By Decision and Order, dated June 6, 2005 ("Order"), the Court denied Abdulai Kamara's ("Kamara" or "Petitioner") petition for a writ of habeas corpus pursuant to 28 U.S.C. § 2255 ("Petition"). By letter dated June 13, 2005, Petitioner moved for reconsideration of the Order, pursuant to Local Civil Rule 6.3 of the Southern District of New York. (Letter from Martin J. Siegel to the Court, dated June 13, 2005 ("Siegel Letter").)*fn1 The United States of America did not submit a response.

  For the reasons set forth below, Petitioner's motion is granted in part and denied in part.

  II. Standard of Review

  A motion for reconsideration may be granted where "the moving party can point to controlling decisions or data that the court overlooked — matters, in other words, that might reasonably be expected to alter the conclusion reached by the court." Shrader v. CSX Transp., Inc., 70 F.3d 255, 257 (2d Cir. 1995). A reconsideration motion is "not a motion to reargue those issues already considered when a party does not like the way the original motion was resolved." In re Houbigant, Inc., 914 F. Supp. 997, 1001 (S.D.N.Y. 1996).

  III. Analysis

  On the instant motion for reconsideration, Petitioner argues for the first time that Mungo v. Duncan, 393 F.3d 327, 336 (2d Cir. 2004), which holds that the ruling in Crawford v. Washington, 541 U.S. 36 (2004) does not apply retroactively on collateral review, "does not bar Mr. Kamara's Crawford claim because Crawford was decided before Mr. Kamara's conviction became final," i.e. on March 22, 2004 or ninety days after the United States Court of Appeals for the Second Circuit affirmed Petitioner's sentence. (Siegel Letter at 1-2.) Petitioner also moves for reconsideration of the Court's "dismissal of his Crawford claim as harmless error." (Id. at 2.)

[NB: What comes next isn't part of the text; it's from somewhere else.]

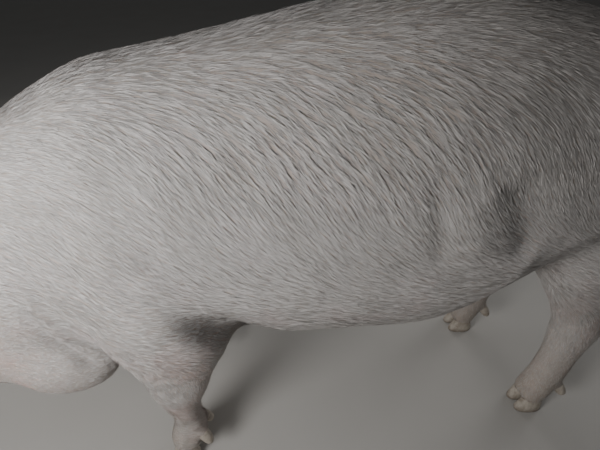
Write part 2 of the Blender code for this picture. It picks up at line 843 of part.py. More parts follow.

  The United States Court of Appeals for the Second Circuit affirmed Petitioner's sentence on December 23, 2003. See United States v. Kamara, 85 Fed. Appx. 231, 232 (2d Cir. Dec. 23, 2003). The Supreme Court decided Crawford seventy-three days later on March 8, 2004. See Crawford, 541 U.S. at 36. Accordingly, Petitioner is correct and the Court finds that Petitioner's Crawford claim is, in fact, not barred by Mungo. See Clay v. United States, 537 U.S. 522, 527 (2003); Mungo, 393 F.3d at 333 & n. 3. (See Order at 4 ("Petitioner's sentence became final on December 23, 2003. . . . Because the Second Circuit has held that `Crawford should not be applied retroactively on collateral review,' Mungo, 393 F.3d at 336, Petitioner's claim here fails.").)

  At the same time, the Court perceives no basis for reconsidering its holding that any error arising from the admission of Petitioner's co-defendant's plea allocution was harmless. See United States v. McClain, 377 F.3d 219, 222 (2d Cir. 2004); In re Houbigant, Inc., 914 F. Supp. at 1001. (See Order at 5 ("There was more than `ample evidence' of Petitioner's guilt presented to the jury. . . . And, as in McClain, the jury was instructed that it could consider the plea allocution for the limited purpose of establishing that a conspiracy existed, not Petitioner's participation in the conspiracy.").)

  Nor is there any reason to review the Court's denial of a certificate of appealability. See 28 U.S.C. § 2253(c)(2). (See Order at 5 ("Petitioner has not `made a substantial showing of the denial of a constitutional right.'").)

  IV. Conclusion

  For the reasons stated herein, Petitioner's motion for reconsideration is granted in part and denied in part. The Petition is denied and the Court declines to grant Petitioner a certificate of appealability.